Re: [PATCH v2 0/5] Statsfs: a new ram-based file sytem for Linux kernel statistics
From: Paolo Bonzini
Date: Mon May 11 2020 - 13:34:44 EST
Hi Jonathan, I think the remaining sticky point is this one:
On 11/05/20 19:02, Jonathan Adams wrote:
> I think I'd characterize this slightly differently; we have a set of
> statistics which are essentially "in parallel":
>
> - a variety of statistics, N CPUs they're available for, or
> - a variety of statistics, N interfaces they're available for.
> - a variety of statistics, N kvm object they're available for.
>
> Recreating a parallel hierarchy of statistics any time we add/subtract
> a CPU or interface seems like a lot of overhead. Perhaps a better
> model would be some sort of "parameter enumn" (naming is hard;
> parameter set?), so when a CPU/network interface/etc is added you'd
> add its ID to the "CPUs" we know about, and at removal time you'd
> take it out; it would have an associated cbarg for the value getting
> callback.
>
>> Yep, the above "not create a dentry" flag would handle the case where
>> you sum things up in the kernel because the more fine grained counters
>> would be overwhelming.
>
> nodnod; or the callback could handle the sum itself.
In general for statsfs we took a more explicit approach where each
addend in a sum is a separate stats_fs_source. In this version of the
patches it's also a directory, but we'll take your feedback and add both
the ability to hide directories (first) and to list values (second).

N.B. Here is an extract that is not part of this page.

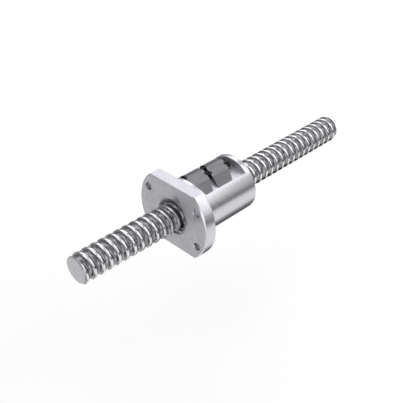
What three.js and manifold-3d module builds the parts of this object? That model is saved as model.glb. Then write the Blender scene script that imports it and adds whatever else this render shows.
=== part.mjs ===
// Ball screw assembly: a threaded shaft and a flanged ball nut with two external return circuits.
// Millimetres, +Z up. The screw axis is the X axis. The origin is the middle of the shaft on its axis.
// The flange end of the nut points to -X, and the milled pocket with the return covers is on top (+Z).
import * as THREE from "three";
import { mergeVertices } from "three/addons/utils/BufferGeometryUtils.js";
import Module from "manifold-3d";

const wasm = await Module();
wasm.setup();

// ---------- driving dimensions ----------
const LEAD = 10; // thread lead, right-hand, one start
const SCREW_LEN = 400;
const SCREW_R = 16; // outside radius of the thread lands
const SCREW_CHAMFER = 1.5;
const BALL_CIRCLE_R = 16.875; // radius of the ball centres
const GROOVE_R = 3.3; // radius of the round-bottomed thread groove
const THREAD_X0 = 2.25; // x of the groove centre at the angle 0 (on +Y)
const SEG = 12; // facets per turn of thread

const NUT_FRONT = -74; // flange front face
const NUT_LEN = 97;
const NUT_REAR = NUT_FRONT + NUT_LEN;
const FLANGE_T = 15;
const FLANGE_R = 51.5;
const FLANGE_FLAT = 39; // half of the width across the flange flats
const FLANGE_CHAMFER = 1.2;
const BODY_R = 33.5;
const BORE_R = 16.7;
const SEAL_BORE_R = 21;
const SEAL_BORE_DEPTH = 8.5;
const BOLT_CIRCLE_R = 42.5;
const BOLT_HOLE_R = 4.5;
const BOLT_ANGLES = [30, 150, 210, 330]; // degrees from +Y towards +Z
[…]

So, in the cases of interfaces and KVM objects I would prefer to keep
each addend separate.
For CPUs that however would be pretty bad. Many subsystems might
accumulate stats percpu for performance reason, which would then be
exposed as the sum (usually). So yeah, native handling of percpu values
makes sense. I think it should fit naturally into the same custom
aggregation framework as hash table keys, we'll see if there's any devil
in the details.
Core kernel stats such as /proc/interrupts or /proc/stat are the
exception here, since individual per-CPU values can be vital for
debugging. For those, creating a source per stat, possibly on-the-fly
at hotplug/hot-unplug time because NR_CPUS can be huge, would still be
my preferred way to do it.
Thanks,
Paolo